Directive =>
Copy out each line of the material in which the word "bending" appears.

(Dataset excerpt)
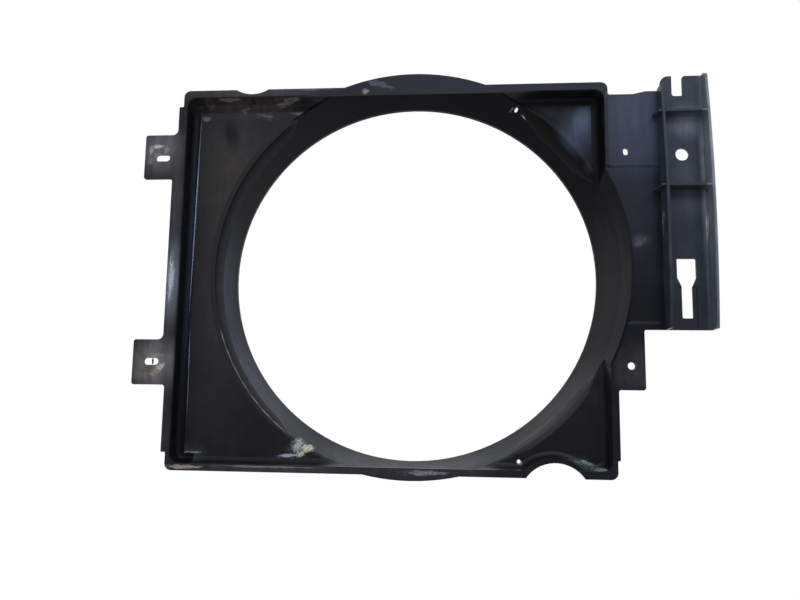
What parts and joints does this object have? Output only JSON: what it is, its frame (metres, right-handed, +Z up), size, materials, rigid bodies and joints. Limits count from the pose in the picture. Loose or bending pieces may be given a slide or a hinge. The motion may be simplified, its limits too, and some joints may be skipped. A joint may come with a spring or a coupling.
{
  "type": "radiator fan shroud",
  "caption": "Moulded radiator fan shroud: shallow plenum box with a round fan ring, flat mounting tabs and a bottle channel on a side plate.",
  "frame": {"origin": "on the fan's axis, in the flange's mounting face on the radiator side", "axes": "+X towards the bottle channel, +Y along the fan's axis from the radiator to the engine, +Z up"},
  "size_m": [0.6745, 0.0932, 0.497],
  "materials": {
    "black_plastic": "satin"
  },
  "bodies": {
    "root": {"back_panel": "black_plastic", "bottom_collar": "black_plastic", "bottom_wall_left": "black_plastic", "bottom_wall_right": "black_plastic", "channel_floor": "black_plastic", "channel_left_wall": "black_plastic", "channel_rib_lower": "black_plastic", "channel_rib_upper": "black_plastic", "channel_right_wall": "black_plastic", "fan_ring": "black_plastic", "hose_arch": "black_plastic", "left_wall": "black_plastic", "lower_left_tab": "black_plastic", "lower_right_pocket": "black_plastic", "lower_right_tab": "black_plastic", "mouth_flange": "black_plastic", "pocket_shoulder": "black_plastic", "rib_web_lower": "black_plastic", "rib_web_upper": "black_plastic", "right_flare": "black_plastic", "right_wall_lower": "black_plastic", "right_wall_upper": "black_plastic", "rim_bead_left": "black_plastic", "rim_bead_lower_right": "black_plastic", "ring_gusset_1": "black_plastic", "ring_gusset_2": "black_plastic", "ring_gusset_3": "black_plastic", "ring_gusset_4": "black_plastic", "ring_gusset_5": "black_plastic", "side_plate": "black_plastic", "top_collar": "black_plastic", "top_wall_left": "black_plastic", "top_wall_right": "black_plastic", "upper_left_tab": "black_plastic", "upper_right_pocket": "black_plastic"}
  },
  "joints": []
}
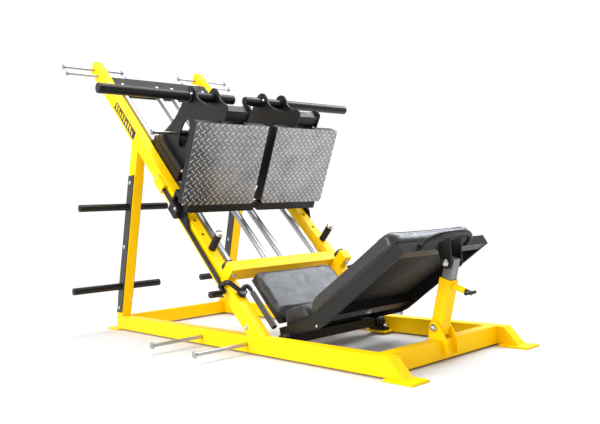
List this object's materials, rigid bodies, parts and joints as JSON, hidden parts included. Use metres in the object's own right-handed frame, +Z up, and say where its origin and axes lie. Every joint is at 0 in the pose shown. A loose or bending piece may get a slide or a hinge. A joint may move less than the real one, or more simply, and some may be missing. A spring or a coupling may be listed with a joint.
{
  "type": "hack squat machine",
  "caption": "Sloping-rail squat and leg press machine with split foot carriages on guide rods, loading bars, lock levers, plate horns and a tilting padded bench.",
  "frame": {"origin": "on the floor at the middle of the bounding box", "axes": "+X to the right across the machine, +Y from the head end of the bench to the rear uprights, +Z up"},
  "size_m": [1.536, 2.34, 1.5615],
  "materials": {
    "yellow_paint": "bright yellow powder coat, satin",
    "black_paint": "black fine-texture powder coat",
    "chrome": "polished hard chrome",
    "zinc": "grey zinc-plated square tube",
    "tread": "five-bar raised tread pattern, lightly scuffed",
    "vinyl": "black upholstery vinyl over foam",
    "rubber": "matt black rubber",
    "plastic": "matt black wear strip"
  },
  "bodies": {
    "frame": {"base_front_crossmember": "yellow_paint", "base_rear_crossmember": "yellow_paint", "rod_crossmember": "yellow_paint", "top_beam": "black_paint", "base_rail_left": "yellow_paint", "upright_left": "yellow_paint", "wear_strip_left": "plastic", "storage_horn_lower_left": "black_paint", "storage_horn_upper_left": "black_paint", "base_band_peg_front_left": "chrome", "base_band_peg_rear_left": "chrome", "incline_rail_left": "yellow_paint", "guide_rod_outer_left": "chrome", "guide_rod_inner_left": "chrome", "bumper_left": "rubber", "top_band_peg_lower_left": "chrome", "top_band_peg_upper_left": "chrome", "pillow_block_left": "black_paint", "base_rail_right": "yellow_paint", "upright_right": "yellow_paint", "wear_strip_right": "plastic", "storage_horn_lower_right": "black_paint", "storage_horn_upper_right": "black_paint", "base_band_peg_front_right": "chrome", "base_band_peg_rear_right": "chrome", "incline_rail_right": "yellow_paint", "guide_rod_outer_right": "chrome", "guide_rod_inner_right": "chrome", "bumper_right": "rubber", "top_band_peg_lower_right": "chrome", "top_band_peg_upper_right": "chrome", "pillow_block_right": "black_paint"},
    "carriage_left": {"carriage_frame_left": "black_paint", "loading_bar_left": "black_paint", "foot_tray_left": "black_paint", "tread_plate_left": "tread", "carriage_band_peg_left": "chrome", "bearing_housing_outer_left": "black_paint", "bearing_housing_inner_left": "black_paint"},
    "lock_lever_left": {"lock_lever_left": "black_paint", "lock_grip_left": "rubber"},
    "stop_peg_left": {"stop_peg_left": "black_paint"},
    "carriage_right": {"carriage_frame_right": "black_paint", "loading_bar_right": "black_paint", "foot_tray_right": "black_paint", "tread_plate_right": "tread", "carriage_band_peg_right": "chrome", "bearing_housing_outer_right": "black_paint", "bearing_housing_inner_right": "black_paint"},
    "lock_lever_right": {"lock_lever_right": "black_paint", "lock_grip_right": "rubber"},
    "stop_peg_right": {"stop_peg_right": "black_paint"},
    "bench": {"bench_frame": "black_paint", "back_pad": "vinyl", "hip_pad": "vinyl", "seat_pad": "vinyl", "bench_handle": "black_paint"},
    "strut_outer": {"strut_outer": "yellow_paint"},
    "strut_inner": {"strut_inner": "zinc"},
    "pop_pin": {"pop_pin": "black_paint"}
  },
  "joints": [
    {"name": "carriage_slide_left", "type": "slide", "parent": "frame", "child": "carriage_left", "axis": [0, 0.7071, 0.7071], "range_m": [0, 0.45]},
    {"name": "carriage_slide_right", "type": "slide", "parent": "frame", "child": "carriage_right", "axis": [0, 0.7071, 0.7071], "range_m": [0, 0.45]},
    {"name": "lock_lever_swing_left", "type": "hinge", "parent": "frame", "child": "lock_lever_left", "pos_m": [-0.384, 0.11783, 0.51641], "axis": [0, -0.7071, -0.7071], "range_deg": [0, 60]},
    {"name": "lock_lever_swing_right", "type": "hinge", "parent": "frame", "child": "lock_lever_right", "pos_m": [0.384, 0.11783, 0.51641], "axis": [0, 0.7071, 0.7071], "range_deg": [0, 60]},
    {"name": "stop_peg_lift_left", "type": "slide", "parent": "frame", "child": "stop_peg_left", "axis": [0, -0.7071, 0.7071], "range_m": [0, 0.06]},
    {"name": "stop_peg_lift_right", "type": "slide", "parent": "frame", "child": "stop_peg_right", "axis": [0, -0.7071, 0.7071], "range_m": [0, 0.06]},
    {"name": "bench_tilt", "type": "hinge", "parent": "frame", "child": "bench", "pos_m": [0, -0.41401, 0.06], "axis": [-1, 0, 0], "range_deg": [-4, 4]},
    {"name": "strut_swing", "type": "hinge", "parent": "frame", "child": "strut_outer", "pos_m": [0, -0.99301, 0.122], "axis": [-1, 0, 0], "range_deg": [-7.8, 7.8]},
    {"name": "strut_extend", "type": "slide", "parent": "strut_outer", "child": "strut_inner", "axis": [0, -0.2924, 0.9563], "range_m": [-0.038, 0.038]},
    {"name": "pop_pin_pull", "type": "slide", "parent": "strut_outer", "child": "pop_pin", "axis": [0, -0.9563, -0.2924], "range_m": [0, 0.012], "stiffness_N_per_m": 900, "springref_m": -0.006}
  ],
  "couplings": [
    {"joint": "strut_swing", "follows": "bench_tilt", "ratio": 1.92},
    {"joint": "strut_extend", "follows": "bench_tilt", "m_per_rad": 0.534}
  ]
}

Task answer =>
What parts and joints does this object have? Output only JSON: what it is, its frame (metres, right-handed, +Z up), size, materials, rigid bodies and joints. Limits count from the pose in the picture. Loose or bending pieces may be given a slide or a hinge. The motion may be simplified, its limits too, and some joints may be skipped. A joint may come with a spring or a coupling.
List this object's materials, rigid bodies, parts and joints as JSON, hidden parts included. Use metres in the object's own right-handed frame, +Z up, and say where its origin and axes lie. Every joint is at 0 in the pose shown. A loose or bending piece may get a slide or a hinge. A joint may move less than the real one, or more simply, and some may be missing. A spring or a coupling may be listed with a joint.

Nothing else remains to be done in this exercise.